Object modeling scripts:

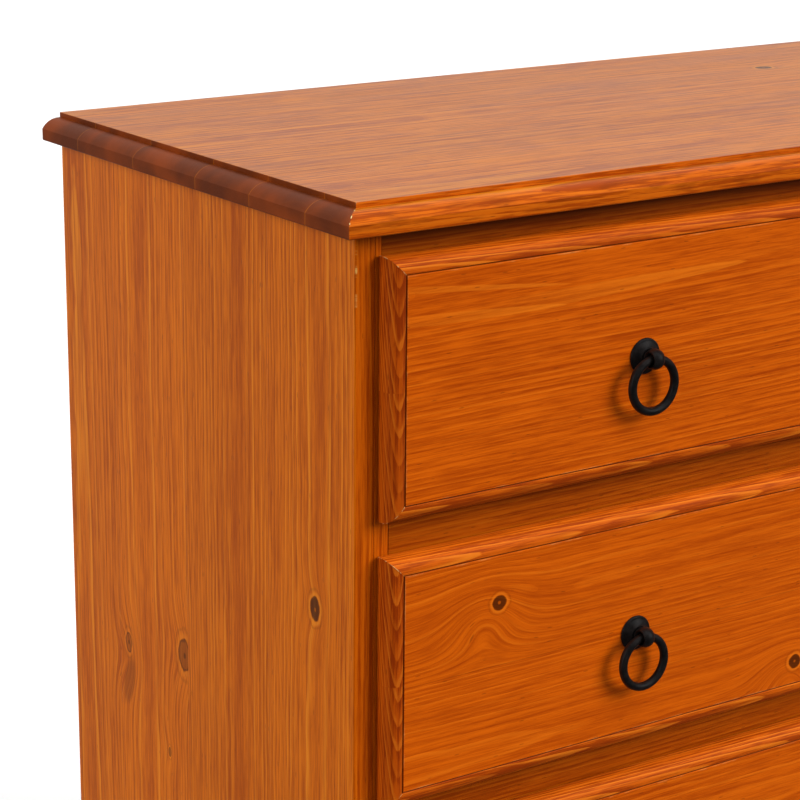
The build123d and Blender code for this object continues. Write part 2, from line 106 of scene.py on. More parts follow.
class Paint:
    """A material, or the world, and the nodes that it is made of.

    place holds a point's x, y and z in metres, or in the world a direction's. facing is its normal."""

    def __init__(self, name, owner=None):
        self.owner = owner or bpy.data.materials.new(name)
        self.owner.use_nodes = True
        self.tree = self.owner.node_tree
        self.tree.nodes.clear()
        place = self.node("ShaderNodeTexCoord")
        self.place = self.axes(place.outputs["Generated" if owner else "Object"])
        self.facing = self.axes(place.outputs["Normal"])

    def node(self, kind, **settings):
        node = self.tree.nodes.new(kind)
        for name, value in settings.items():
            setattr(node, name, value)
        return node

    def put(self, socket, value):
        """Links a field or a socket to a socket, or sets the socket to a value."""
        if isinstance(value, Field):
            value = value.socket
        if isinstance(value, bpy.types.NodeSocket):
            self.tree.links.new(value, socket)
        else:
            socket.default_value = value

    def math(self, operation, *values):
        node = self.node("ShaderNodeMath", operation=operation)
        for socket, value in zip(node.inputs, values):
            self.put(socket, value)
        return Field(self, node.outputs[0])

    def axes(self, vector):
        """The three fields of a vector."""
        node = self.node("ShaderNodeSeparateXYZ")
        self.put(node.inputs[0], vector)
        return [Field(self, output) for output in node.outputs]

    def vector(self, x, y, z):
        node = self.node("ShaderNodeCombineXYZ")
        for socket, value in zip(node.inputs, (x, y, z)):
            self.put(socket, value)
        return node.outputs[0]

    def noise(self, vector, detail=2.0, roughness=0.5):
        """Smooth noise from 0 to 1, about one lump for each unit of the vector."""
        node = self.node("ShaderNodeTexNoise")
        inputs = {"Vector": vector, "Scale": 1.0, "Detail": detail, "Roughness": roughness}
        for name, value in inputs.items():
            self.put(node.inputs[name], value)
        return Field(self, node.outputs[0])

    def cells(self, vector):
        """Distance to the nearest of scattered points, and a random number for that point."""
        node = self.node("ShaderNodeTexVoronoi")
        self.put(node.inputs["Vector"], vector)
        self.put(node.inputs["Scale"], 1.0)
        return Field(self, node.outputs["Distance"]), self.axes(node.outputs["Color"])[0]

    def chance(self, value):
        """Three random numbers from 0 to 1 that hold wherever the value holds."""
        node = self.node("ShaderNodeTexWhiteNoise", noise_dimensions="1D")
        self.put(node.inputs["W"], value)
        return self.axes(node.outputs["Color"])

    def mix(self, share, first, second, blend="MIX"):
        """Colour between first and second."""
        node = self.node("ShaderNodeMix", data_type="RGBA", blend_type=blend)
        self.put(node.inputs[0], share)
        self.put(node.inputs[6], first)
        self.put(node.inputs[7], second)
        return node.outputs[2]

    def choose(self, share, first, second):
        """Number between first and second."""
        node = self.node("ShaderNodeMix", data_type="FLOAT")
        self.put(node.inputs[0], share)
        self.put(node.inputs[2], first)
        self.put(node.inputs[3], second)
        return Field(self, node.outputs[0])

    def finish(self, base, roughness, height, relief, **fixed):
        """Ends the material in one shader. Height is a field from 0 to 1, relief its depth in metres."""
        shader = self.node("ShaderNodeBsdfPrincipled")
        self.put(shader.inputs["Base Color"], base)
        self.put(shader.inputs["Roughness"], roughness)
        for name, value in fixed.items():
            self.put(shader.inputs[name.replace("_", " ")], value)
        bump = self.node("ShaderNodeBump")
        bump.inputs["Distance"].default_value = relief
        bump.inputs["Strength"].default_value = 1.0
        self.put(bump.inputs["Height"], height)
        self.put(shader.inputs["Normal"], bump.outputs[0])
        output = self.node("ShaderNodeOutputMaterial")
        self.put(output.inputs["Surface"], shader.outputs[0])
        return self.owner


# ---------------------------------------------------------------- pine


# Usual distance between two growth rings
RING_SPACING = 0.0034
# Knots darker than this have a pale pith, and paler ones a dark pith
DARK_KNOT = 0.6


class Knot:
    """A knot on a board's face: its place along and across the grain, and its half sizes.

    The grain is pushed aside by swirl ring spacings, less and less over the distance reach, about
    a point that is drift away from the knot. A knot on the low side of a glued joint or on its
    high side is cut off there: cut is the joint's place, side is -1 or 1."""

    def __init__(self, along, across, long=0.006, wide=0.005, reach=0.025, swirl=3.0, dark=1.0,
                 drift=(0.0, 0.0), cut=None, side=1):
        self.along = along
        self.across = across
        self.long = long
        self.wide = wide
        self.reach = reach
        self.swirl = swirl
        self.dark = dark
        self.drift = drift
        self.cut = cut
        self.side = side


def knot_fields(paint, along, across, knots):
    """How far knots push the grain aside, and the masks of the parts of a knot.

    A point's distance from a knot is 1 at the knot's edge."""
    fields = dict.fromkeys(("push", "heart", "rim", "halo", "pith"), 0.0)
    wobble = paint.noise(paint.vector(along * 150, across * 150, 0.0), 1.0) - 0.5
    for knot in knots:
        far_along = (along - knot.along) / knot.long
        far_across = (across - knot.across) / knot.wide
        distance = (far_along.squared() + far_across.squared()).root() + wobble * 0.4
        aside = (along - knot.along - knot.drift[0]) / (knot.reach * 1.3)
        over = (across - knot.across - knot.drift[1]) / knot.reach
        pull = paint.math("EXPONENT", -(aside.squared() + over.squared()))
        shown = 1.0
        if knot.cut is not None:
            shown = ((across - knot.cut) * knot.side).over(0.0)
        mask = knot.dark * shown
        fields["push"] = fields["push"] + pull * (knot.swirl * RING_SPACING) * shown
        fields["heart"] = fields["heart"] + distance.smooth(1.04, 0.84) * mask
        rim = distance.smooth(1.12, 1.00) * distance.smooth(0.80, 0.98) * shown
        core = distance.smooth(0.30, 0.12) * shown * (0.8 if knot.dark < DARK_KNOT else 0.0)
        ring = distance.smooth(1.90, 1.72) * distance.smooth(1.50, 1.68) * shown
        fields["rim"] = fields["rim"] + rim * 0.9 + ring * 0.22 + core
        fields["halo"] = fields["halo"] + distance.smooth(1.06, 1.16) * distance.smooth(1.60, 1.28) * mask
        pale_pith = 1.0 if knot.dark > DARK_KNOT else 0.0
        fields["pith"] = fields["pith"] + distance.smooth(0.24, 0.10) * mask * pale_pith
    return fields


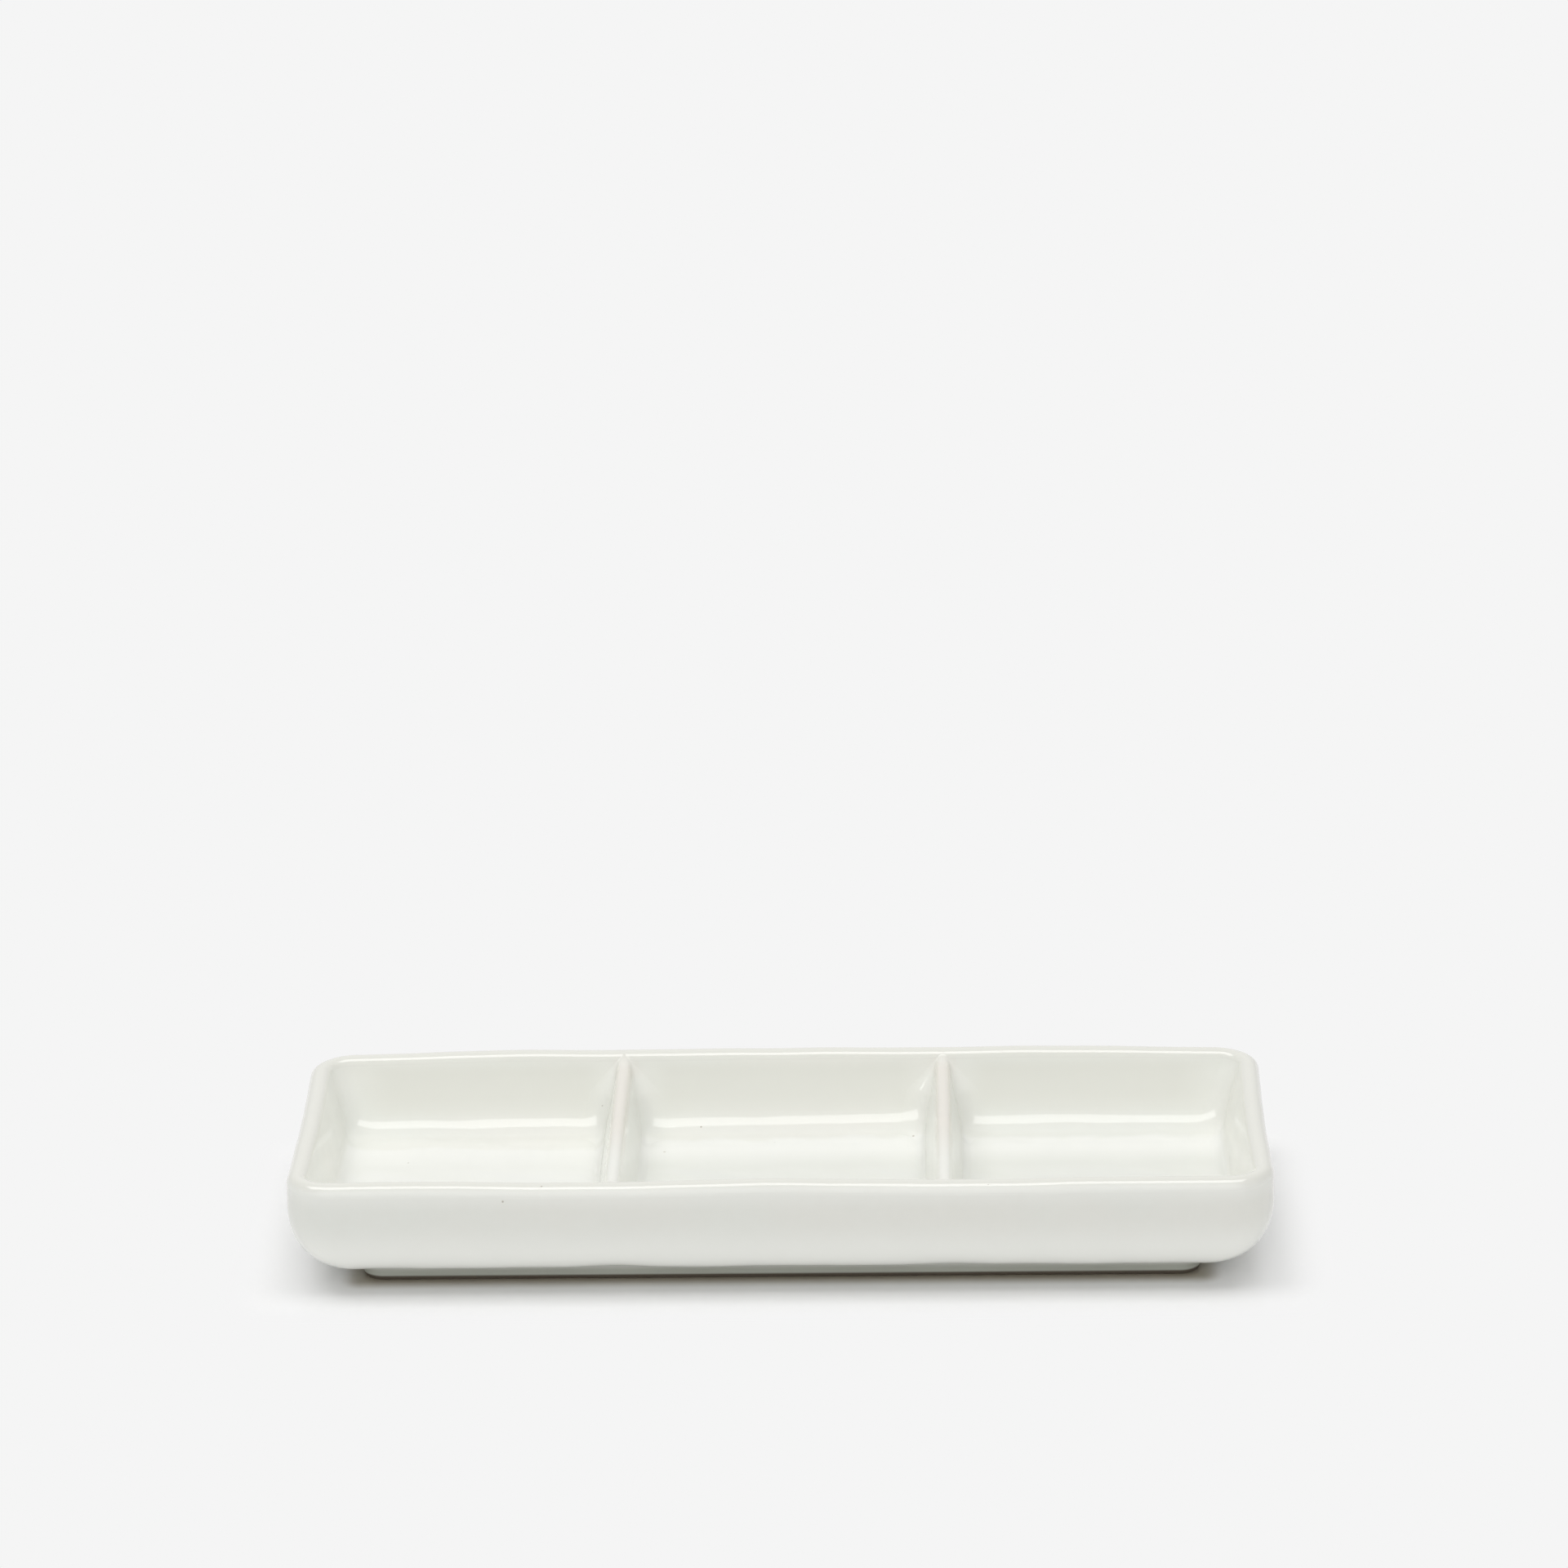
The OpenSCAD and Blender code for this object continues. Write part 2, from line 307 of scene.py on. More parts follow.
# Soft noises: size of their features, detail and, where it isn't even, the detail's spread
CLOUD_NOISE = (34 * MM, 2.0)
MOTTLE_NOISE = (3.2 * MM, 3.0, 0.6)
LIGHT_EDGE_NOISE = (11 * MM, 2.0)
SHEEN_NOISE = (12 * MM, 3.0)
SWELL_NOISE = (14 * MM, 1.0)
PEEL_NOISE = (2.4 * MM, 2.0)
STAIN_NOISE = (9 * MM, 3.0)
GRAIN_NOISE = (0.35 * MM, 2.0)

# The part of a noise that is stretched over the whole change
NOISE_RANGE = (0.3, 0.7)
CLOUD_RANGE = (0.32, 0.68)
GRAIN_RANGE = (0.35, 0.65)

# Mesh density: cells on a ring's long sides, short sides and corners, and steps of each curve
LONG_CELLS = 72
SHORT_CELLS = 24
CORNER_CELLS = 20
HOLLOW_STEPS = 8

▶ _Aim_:
Return the lines above precisely as they appear, beginning at the first line and ending at the line with "place holds a", and nothing after it.

▶ _Exercise solution_:
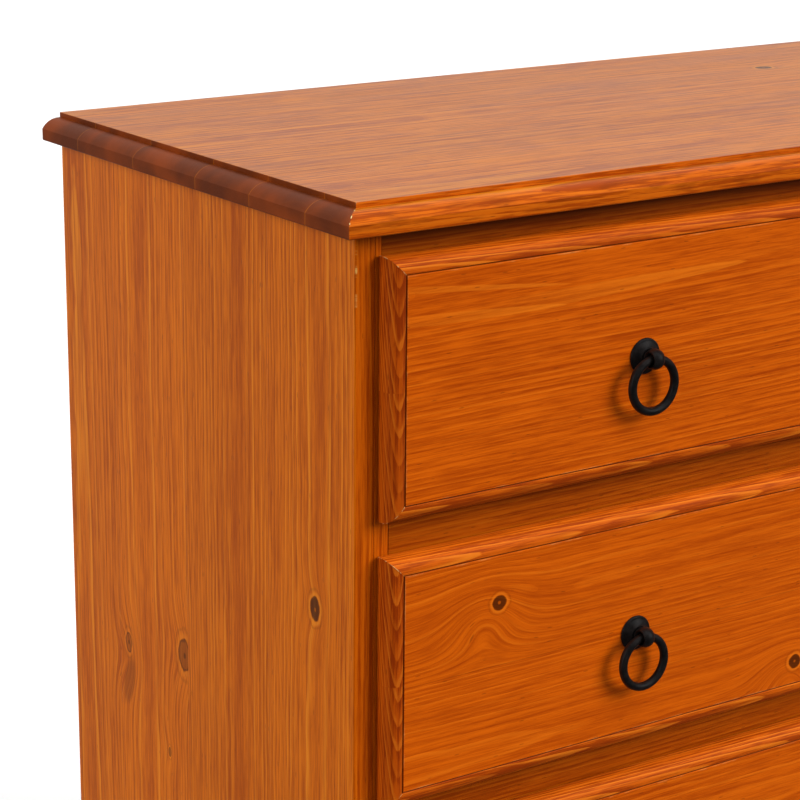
The build123d and Blender code for this object continues. Write part 2, from line 106 of scene.py on. More parts follow.
class Paint:
    """A material, or the world, and the nodes that it is made of.

    place holds a point's x, y and z in metres, or in the world a direction's. facing is its normal."""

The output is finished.